Hundreds and thousands of grenades and weapons made with chemical dust actually turned the earth into a living hell.

Hundreds of soldiers were disabled for life and had to live with deformed faces and artificial limbs for the rest of their lives.

Alcohol used to be distributed to the soldiers to distill their fears of the next assault.

Artillery fires and air strikes used to convert the whole battalions into standing graveyards as they dropped vicious fires from the heavens.

It won’t be long before the second world war would start and people would find it scary to even leave their houses and run back into their dug basements on the sound of the flap of an approaching helicopter.

Even despite the thirst for the blood of such a level and the killing of 8.5 million soldiers in total, the armies would celebrate Christmas eve together.
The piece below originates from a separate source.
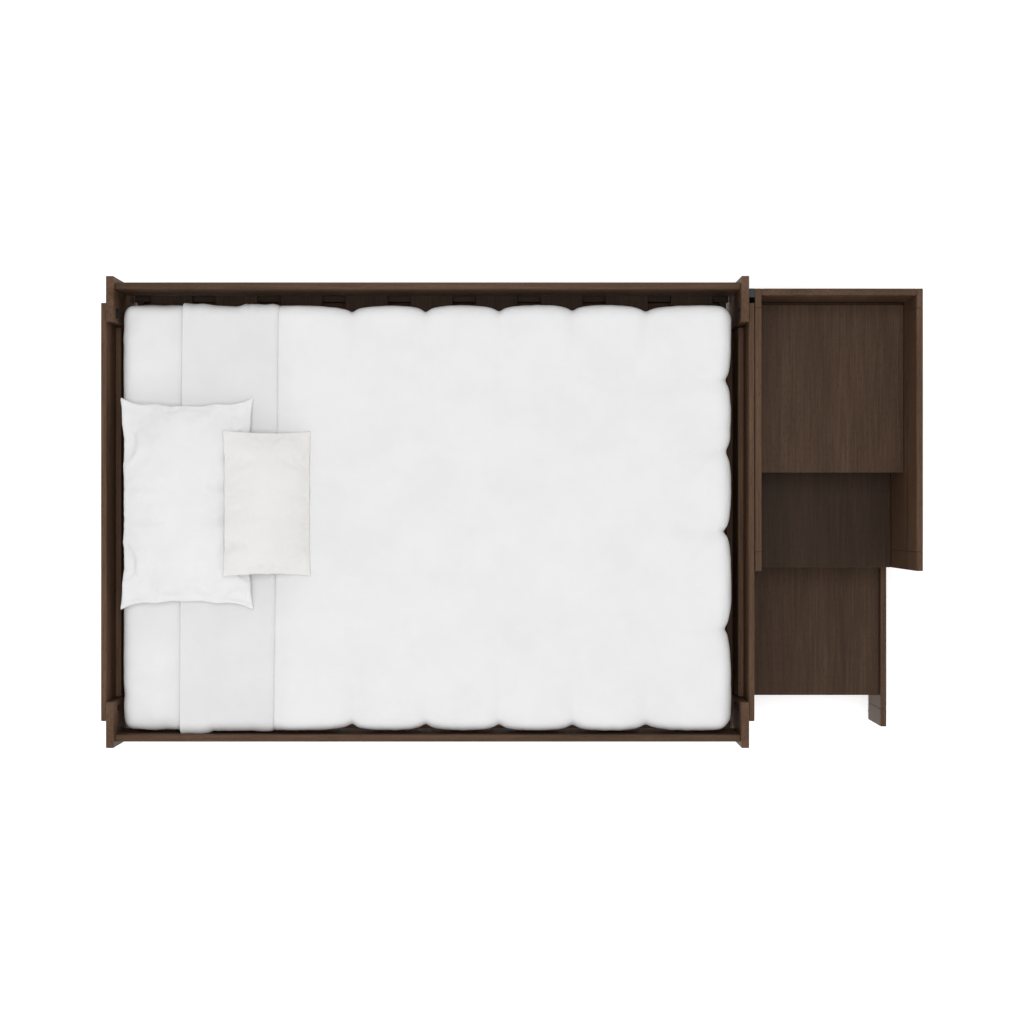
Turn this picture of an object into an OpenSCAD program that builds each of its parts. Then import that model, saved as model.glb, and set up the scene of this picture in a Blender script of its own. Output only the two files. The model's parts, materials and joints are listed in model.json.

They would meet each other, scared, in the death zone, exchange alcohol and smoke and warm greetings, all the way to the new year.

The casualties were on both sides. When you engage in war, you don’t only just kill you die too. There is no middle ground. The number of resources, the number of lives, and the crushed hopes that were wasted fighting this war for 4 years can’t be imagined or audited. We shouldn’t even try because there is no algorithm, for there is no formula that can calculate the pain of a disowned soul, the screams of the widows, or the dreams of the young children soon to be engaged in the second war. We don’t have that technology yet.

We can sing songs for the dead, yet they won’t hear it. We can blame the diplomats of the time, yet it will do us no good. Only if we could learn from our history, and not just memorize the dates, only if we could learn from it.

If I had only one wish to ask that would be fulfilled, I would ask for peace. Peace among nations, peace among brothers, peace among neighbors.

Rajat Upadhyay

Two armies that fight each other is like one large army that commits suicide.